Indagada sobre como decidiu grafitar murais e dedicar-se a esse tipo de manifestação artística, tão característica das ruas das grandes metrópoles, Muna explica:

"Quando estudava em Londres fiquei muito impressionada com os murais que vi por lá. Fiquei interessada em aprender como manusear os sprays e fazer as pinturas por mim mesma. Então fiz alguns workshops de grafite e comecei a fazer meus próprios murais, errando e acertando, como todos."

Para ela, estar em contato com pessoas do mundo todo agora é uma oportunidade, e o trabalho com arte, uma forma de relaxar.

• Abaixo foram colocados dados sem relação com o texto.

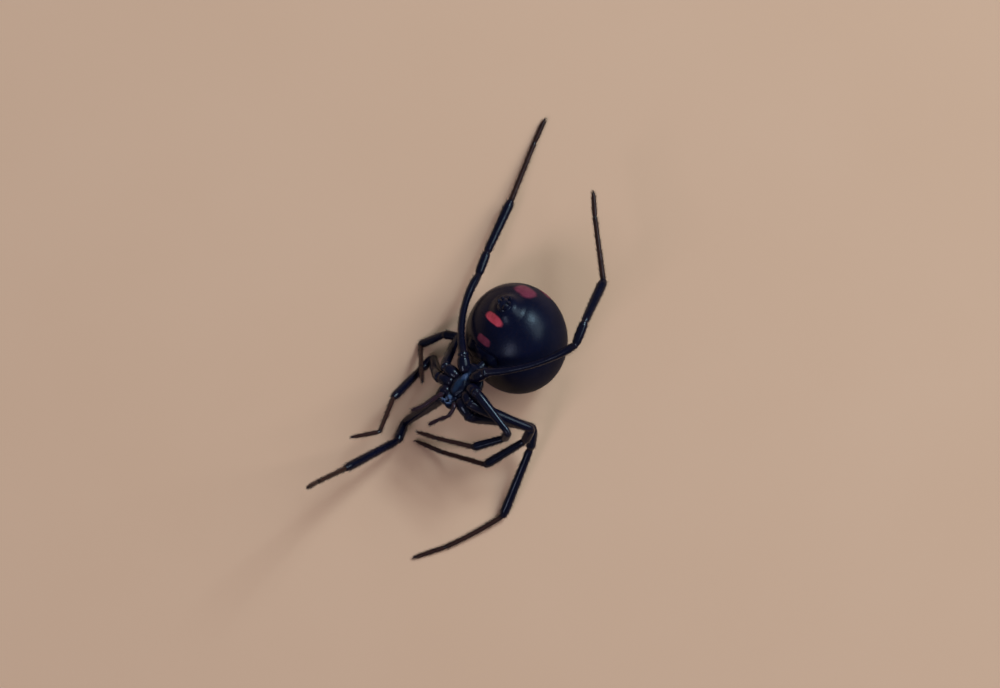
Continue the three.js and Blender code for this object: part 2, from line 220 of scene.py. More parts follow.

Trabalho como engenheira da computação por oito horas por dia, mas agora estou fazendo à parte meu trabalho com arte. É meu modo de aliviar a pressão que vivo usualmente no meu dia a dia.
Muna Al-Bader

Durante a Copa, o Qatar virou um museu a céu aberto. Vê-se obras de arte por toda cidade. Para a artista, a visibilidade sobre o país pode trazer bons resultados.

"Acredito que este movimento que veio com a Copa vai trazer muitas coisas boas para nós no futuro. Sinceramente desejo que possamos, como humanidade, nos unir, e entender que somos parte de um só povo, uma só nação de paz", conclui, com um sorriso no rosto.